-- Start --
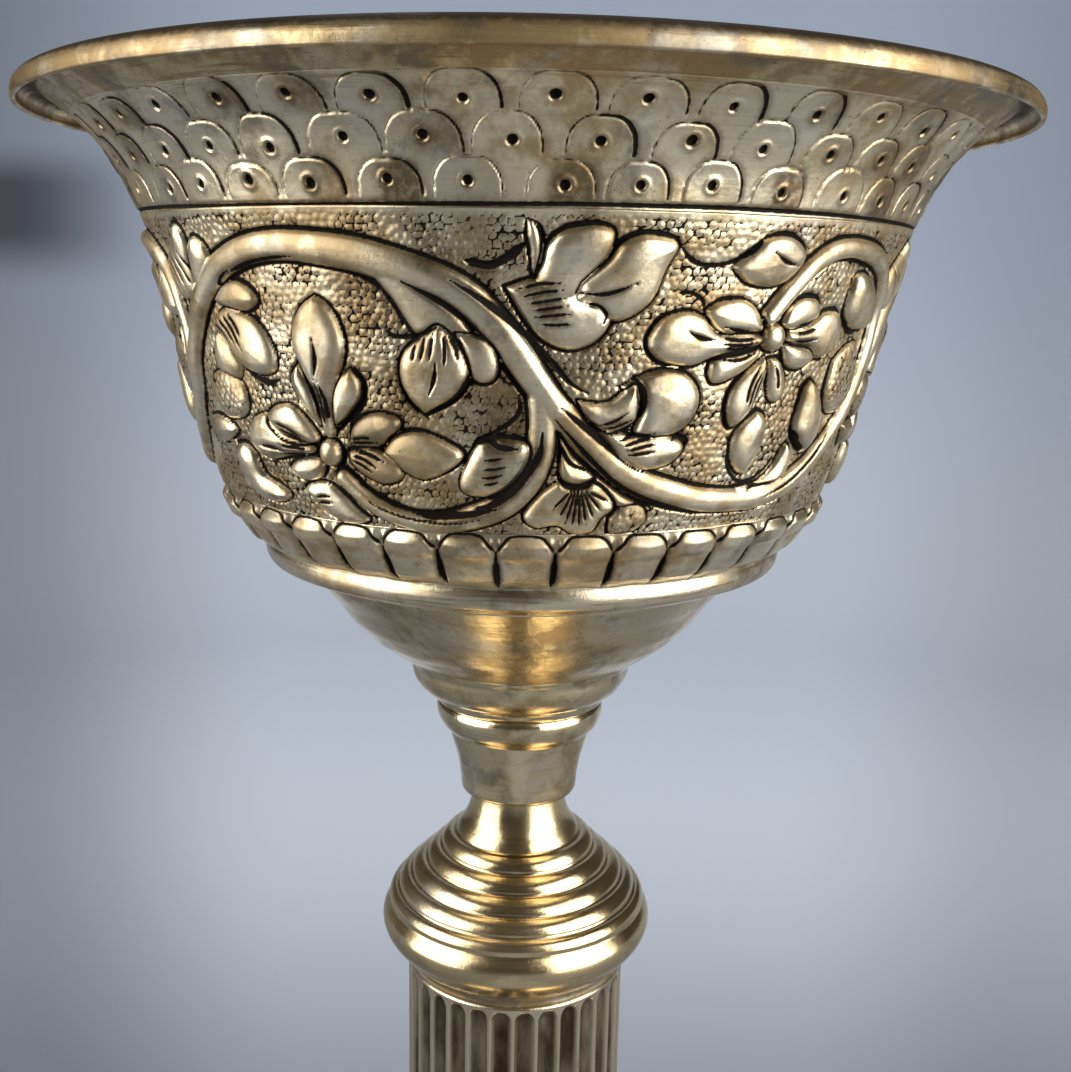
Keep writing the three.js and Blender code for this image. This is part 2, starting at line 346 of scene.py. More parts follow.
    def line(self, path, width=0.25, depth=0.3, black=1.0, taper=0.25):
        """A line cut with a chasing tool, which starts and ends thin."""
        for turn in self.turns:
            found = self.measure(path, turn, 4 * width + 0.5)
            if found is None:
                continue
            part, place, off, _ = found
            here = width * (0.35 + 0.65 * ramp(place, 0, taper) * ramp(place, 1, 1 - taper))
            cut = np.exp(-((off / here) ** 2))
            self.height[part] -= depth * cut
            self.black[part] = np.maximum(self.black[part], black * cut)

    def around(self, angle, level, reach):
        """The grid round a point: its slices and the distances along and up from the point."""
        x = angle * self.degree
        y = self.up(level)
        columns = slice(*np.searchsorted(self.x, (x - reach, x + reach)))
        rows = slice(*np.searchsorted(self.y, (y - reach, y + reach)))
        return (rows, columns), (self.x[columns] - x)[None, :], (self.y[rows] - y)[:, None]

    def dot(self, angle, level, radius):
        """A pit struck with a round punch, with a raised lip."""
        for turn in self.turns:
            part, x, y = self.around(angle + turn, level, 4 * radius)
            off = np.hypot(x, y)
            pit = ramp(off, radius * 1.2, radius * 0.7)
            self.height[part] += 0.18 * np.exp(-(((off - 1.6 * radius) / (0.45 * radius)) ** 2)) - 0.55 * pit
            self.black[part] = np.maximum(self.black[part], pit)

    def scale(self, angle, apex, foot, half_width):
        """One scale: an arched line, with the metal inside it standing a little above the metal outside."""
        half = half_width / self.degree
        drop = apex - foot
        leg = [(1, 1), (1, 0.68), (0.9, 0.36), (0.62, 0.1), (0.28, 0.01)]
        left = [(angle - half * u, apex - drop * v) for u, v in leg]
        right = [(angle + half * u, apex - drop * v) for u, v in reversed(leg)]
        weight = self.random.uniform(0.4, 1.1)
        stained = max(0, self.random.uniform(-0.5, 0.9))
        for turn in self.turns:
            found = self.measure([*left, *right], turn, 2.2)
            if found is None:
                continue
            part, place, off, side = found
            within = ramp(side, 0.15, -0.15)
            ends = ramp(place, 0, 0.06) * ramp(place, 1, 0.94)
            heavy = weight * (0.35 + 0.65 * ramp(place, 0.35, 0.8))
            cut = np.exp(-((off / (0.13 + 0.18 * heavy)) ** 2)) * ends
            self.height[part] += 0.13 * within * np.exp(-off / 1.2) * ends
            self.height[part] -= 0.06 * (1 - within) * np.exp(-off / 0.8) * ends + 0.3 * cut
            self.black[part] = np.maximum(self.black[part], cut * (0.3 + 0.7 * heavy))
            bounds, x, y = self.around(angle + turn, foot + 0.45 * drop, half_width + 0.5)
            spot = np.exp(-(((x - 0.3 * half_width) / (0.75 * half_width)) ** 4 + (y / (0.6 * drop)) ** 4))
            self.stain[bounds] = np.maximum(self.stain[bounds], stained * spot)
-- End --
▸ **GIVEN PROBLEM**
Print all of the data exactly as it was given.

▸ **EXERCISE OUTPUT**
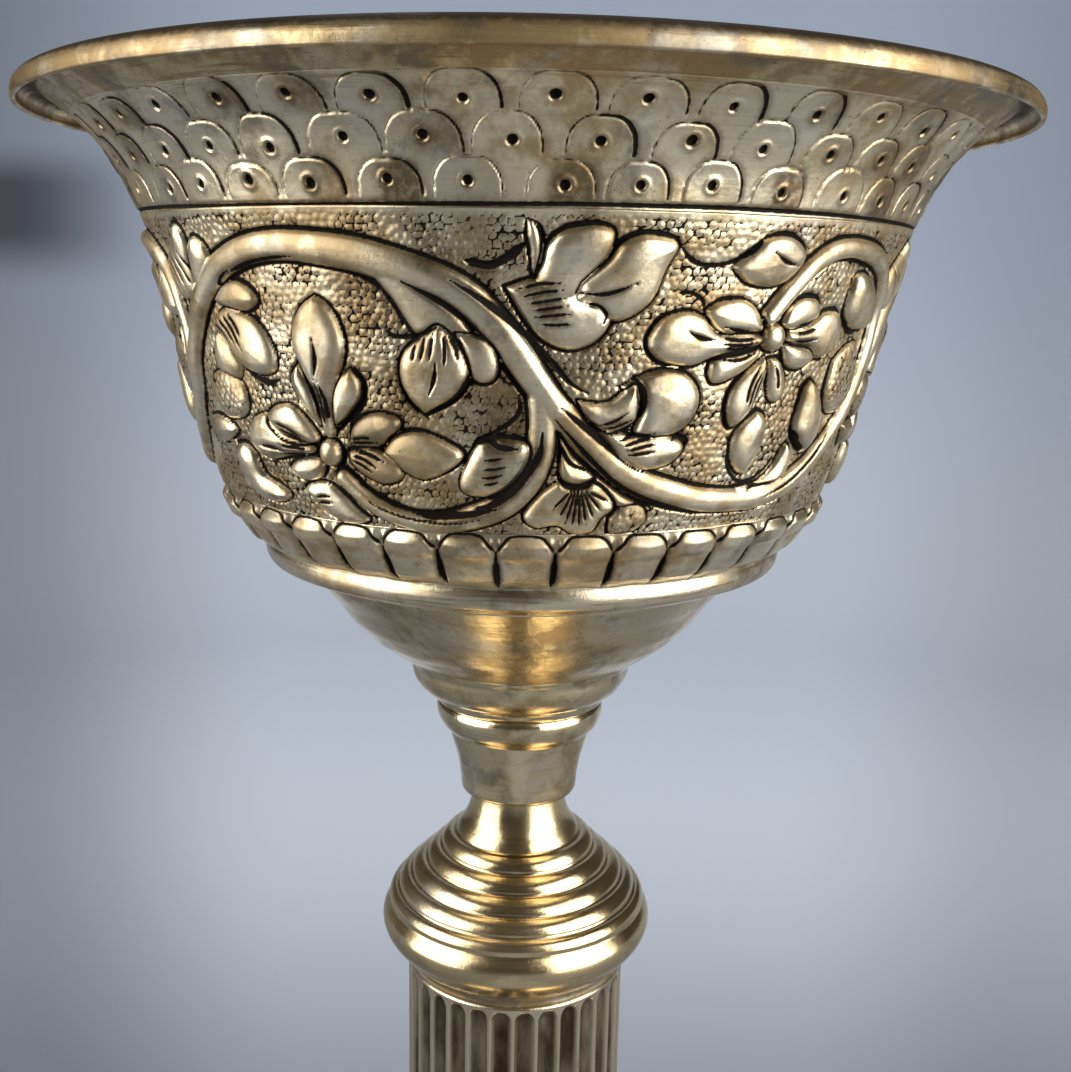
Keep writing the three.js and Blender code for this image. This is part 2, starting at line 346 of scene.py. More parts follow.
    def line(self, path, width=0.25, depth=0.3, black=1.0, taper=0.25):
        """A line cut with a chasing tool, which starts and ends thin."""
        for turn in self.turns:
            found = self.measure(path, turn, 4 * width + 0.5)
            if found is None:
                continue
            part, place, off, _ = found
            here = width * (0.35 + 0.65 * ramp(place, 0, taper) * ramp(place, 1, 1 - taper))
            cut = np.exp(-((off / here) ** 2))
            self.height[part] -= depth * cut
            self.black[part] = np.maximum(self.black[part], black * cut)

    def around(self, angle, level, reach):
        """The grid round a point: its slices and the distances along and up from the point."""
        x = angle * self.degree
        y = self.up(level)
        columns = slice(*np.searchsorted(self.x, (x - reach, x + reach)))
        rows = slice(*np.searchsorted(self.y, (y - reach, y + reach)))
        return (rows, columns), (self.x[columns] - x)[None, :], (self.y[rows] - y)[:, None]

    def dot(self, angle, level, radius):
        """A pit struck with a round punch, with a raised lip."""
        for turn in self.turns:
            part, x, y = self.around(angle + turn, level, 4 * radius)
            off = np.hypot(x, y)
            pit = ramp(off, radius * 1.2, radius * 0.7)
            self.height[part] += 0.18 * np.exp(-(((off - 1.6 * radius) / (0.45 * radius)) ** 2)) - 0.55 * pit
            self.black[part] = np.maximum(self.black[part], pit)

    def scale(self, angle, apex, foot, half_width):
        """One scale: an arched line, with the metal inside it standing a little above the metal outside."""
        half = half_width / self.degree
        drop = apex - foot
        leg = [(1, 1), (1, 0.68), (0.9, 0.36), (0.62, 0.1), (0.28, 0.01)]
        left = [(angle - half * u, apex - drop * v) for u, v in leg]
        right = [(angle + half * u, apex - drop * v) for u, v in reversed(leg)]
        weight = self.random.uniform(0.4, 1.1)
        stained = max(0, self.random.uniform(-0.5, 0.9))
        for turn in self.turns:
            found = self.measure([*left, *right], turn, 2.2)
            if found is None:
                continue
            part, place, off, side = found
            within = ramp(side, 0.15, -0.15)
            ends = ramp(place, 0, 0.06) * ramp(place, 1, 0.94)
            heavy = weight * (0.35 + 0.65 * ramp(place, 0.35, 0.8))
            cut = np.exp(-((off / (0.13 + 0.18 * heavy)) ** 2)) * ends
            self.height[part] += 0.13 * within * np.exp(-off / 1.2) * ends
            self.height[part] -= 0.06 * (1 - within) * np.exp(-off / 0.8) * ends + 0.3 * cut
            self.black[part] = np.maximum(self.black[part], cut * (0.3 + 0.7 * heavy))
            bounds, x, y = self.around(angle + turn, foot + 0.45 * drop, half_width + 0.5)
            spot = np.exp(-(((x - 0.3 * half_width) / (0.75 * half_width)) ** 4 + (y / (0.6 * drop)) ** 4))
            self.stain[bounds] = np.maximum(self.stain[bounds], stained * spot)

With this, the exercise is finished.